In other words, not only is the country badly in debt, but most of the debt is based on unconstitutional federal taxes, such taxes arguably stolen state revenues, that the corrupt, post-17th Amendment ratification Congress cannot justify under its constitutional, Article I, Section 8-limited powers.

Consider that before Pres. Woodrow Wilson unthinkingly signed the constitutionally indefensible (imo) Federal Reserve into law that ordinary legal voters had the power to indirectly regulate the value of money.

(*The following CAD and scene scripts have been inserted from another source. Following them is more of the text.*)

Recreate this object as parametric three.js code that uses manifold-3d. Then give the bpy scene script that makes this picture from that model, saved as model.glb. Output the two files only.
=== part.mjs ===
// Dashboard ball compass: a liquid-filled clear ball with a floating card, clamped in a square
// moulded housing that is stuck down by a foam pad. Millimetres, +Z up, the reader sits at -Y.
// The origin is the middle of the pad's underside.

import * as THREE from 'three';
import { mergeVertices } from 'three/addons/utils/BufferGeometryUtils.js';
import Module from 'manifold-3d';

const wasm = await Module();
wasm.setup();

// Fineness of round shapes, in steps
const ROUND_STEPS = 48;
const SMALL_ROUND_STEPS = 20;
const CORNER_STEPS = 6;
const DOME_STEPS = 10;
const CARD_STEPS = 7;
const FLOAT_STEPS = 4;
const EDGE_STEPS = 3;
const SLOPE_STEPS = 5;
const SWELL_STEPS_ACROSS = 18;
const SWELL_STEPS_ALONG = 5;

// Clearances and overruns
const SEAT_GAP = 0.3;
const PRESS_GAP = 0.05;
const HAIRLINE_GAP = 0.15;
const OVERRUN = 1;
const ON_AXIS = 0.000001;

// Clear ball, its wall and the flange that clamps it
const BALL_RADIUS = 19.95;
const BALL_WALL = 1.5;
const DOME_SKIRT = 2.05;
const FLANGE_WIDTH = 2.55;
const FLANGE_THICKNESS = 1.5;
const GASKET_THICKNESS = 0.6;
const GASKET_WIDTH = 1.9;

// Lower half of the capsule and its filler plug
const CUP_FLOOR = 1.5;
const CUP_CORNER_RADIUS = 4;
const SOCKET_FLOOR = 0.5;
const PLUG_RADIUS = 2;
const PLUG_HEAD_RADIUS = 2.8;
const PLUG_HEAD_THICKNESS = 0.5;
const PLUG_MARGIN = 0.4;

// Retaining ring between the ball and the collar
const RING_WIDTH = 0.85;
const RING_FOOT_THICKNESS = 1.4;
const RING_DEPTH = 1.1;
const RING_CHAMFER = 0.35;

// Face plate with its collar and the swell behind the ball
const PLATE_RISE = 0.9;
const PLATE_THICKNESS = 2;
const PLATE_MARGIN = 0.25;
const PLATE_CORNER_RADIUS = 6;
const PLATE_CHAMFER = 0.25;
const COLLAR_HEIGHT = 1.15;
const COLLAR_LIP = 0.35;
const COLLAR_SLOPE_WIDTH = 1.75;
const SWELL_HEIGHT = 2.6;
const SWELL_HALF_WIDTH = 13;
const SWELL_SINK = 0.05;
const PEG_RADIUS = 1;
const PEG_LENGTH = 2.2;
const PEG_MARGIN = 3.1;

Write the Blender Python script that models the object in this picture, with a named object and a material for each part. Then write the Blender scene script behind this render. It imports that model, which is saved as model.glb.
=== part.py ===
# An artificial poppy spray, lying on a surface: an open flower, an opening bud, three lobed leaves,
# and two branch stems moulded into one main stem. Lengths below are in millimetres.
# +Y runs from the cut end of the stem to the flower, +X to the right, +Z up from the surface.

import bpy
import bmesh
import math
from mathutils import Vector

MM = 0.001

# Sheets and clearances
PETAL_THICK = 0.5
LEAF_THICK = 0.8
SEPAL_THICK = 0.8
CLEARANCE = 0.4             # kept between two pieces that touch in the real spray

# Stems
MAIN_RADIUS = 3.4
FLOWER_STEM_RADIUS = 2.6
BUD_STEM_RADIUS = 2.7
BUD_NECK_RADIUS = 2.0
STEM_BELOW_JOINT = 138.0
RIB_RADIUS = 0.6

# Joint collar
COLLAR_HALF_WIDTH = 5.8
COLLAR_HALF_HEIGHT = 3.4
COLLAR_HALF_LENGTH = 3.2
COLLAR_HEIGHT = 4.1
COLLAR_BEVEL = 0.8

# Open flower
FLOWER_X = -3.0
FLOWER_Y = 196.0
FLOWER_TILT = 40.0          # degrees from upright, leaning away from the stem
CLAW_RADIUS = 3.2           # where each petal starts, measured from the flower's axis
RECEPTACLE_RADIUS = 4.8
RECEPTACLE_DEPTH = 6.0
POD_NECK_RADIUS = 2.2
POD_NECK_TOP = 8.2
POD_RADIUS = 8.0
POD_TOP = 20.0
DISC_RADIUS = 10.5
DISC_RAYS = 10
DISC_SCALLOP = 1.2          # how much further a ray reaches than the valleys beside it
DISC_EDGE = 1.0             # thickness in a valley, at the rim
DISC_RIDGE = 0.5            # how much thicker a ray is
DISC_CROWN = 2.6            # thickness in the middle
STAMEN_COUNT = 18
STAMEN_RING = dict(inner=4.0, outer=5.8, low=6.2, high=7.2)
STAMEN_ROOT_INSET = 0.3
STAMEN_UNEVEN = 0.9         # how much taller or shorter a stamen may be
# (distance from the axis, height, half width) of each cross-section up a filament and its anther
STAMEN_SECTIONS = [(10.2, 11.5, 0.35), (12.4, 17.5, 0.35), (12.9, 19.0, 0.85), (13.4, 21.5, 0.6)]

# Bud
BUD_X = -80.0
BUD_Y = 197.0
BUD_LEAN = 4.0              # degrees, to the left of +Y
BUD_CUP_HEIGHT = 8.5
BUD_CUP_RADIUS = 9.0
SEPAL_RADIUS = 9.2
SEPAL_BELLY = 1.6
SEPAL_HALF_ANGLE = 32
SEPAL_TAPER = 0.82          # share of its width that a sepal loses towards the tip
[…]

After all, ordinary qualified citizen voters have always had the power to kick bad-apple House members out of office, all lawmakers having the 1.8.5 power (above) to regulate the value of money, regardless that lawmakers are now evidently being institutionally indoctrinated to not accept responsibility for that power.

So the establishment of the Federal Reserve, done by "pen and phone” (corruption) imo instead of appropriately amending the Constitution, also scandalously weakened the constitutionally enumerated voting power of ordinary legal voters imo, by wrongly protecting career lawmakers from the wrath of the voters.

What a mess!

Corrections, insights welcome.

Send "Orange Man Bad" federal and state government desperate Democrats and RINOs home in November!

Supporting PDJT with a new patriot Congress and state government leaders that will promise to fully support his already excellent work for MAGA and stopping SARS-CoV-2 will effectively give fast-working Trump a "third term" in office imo.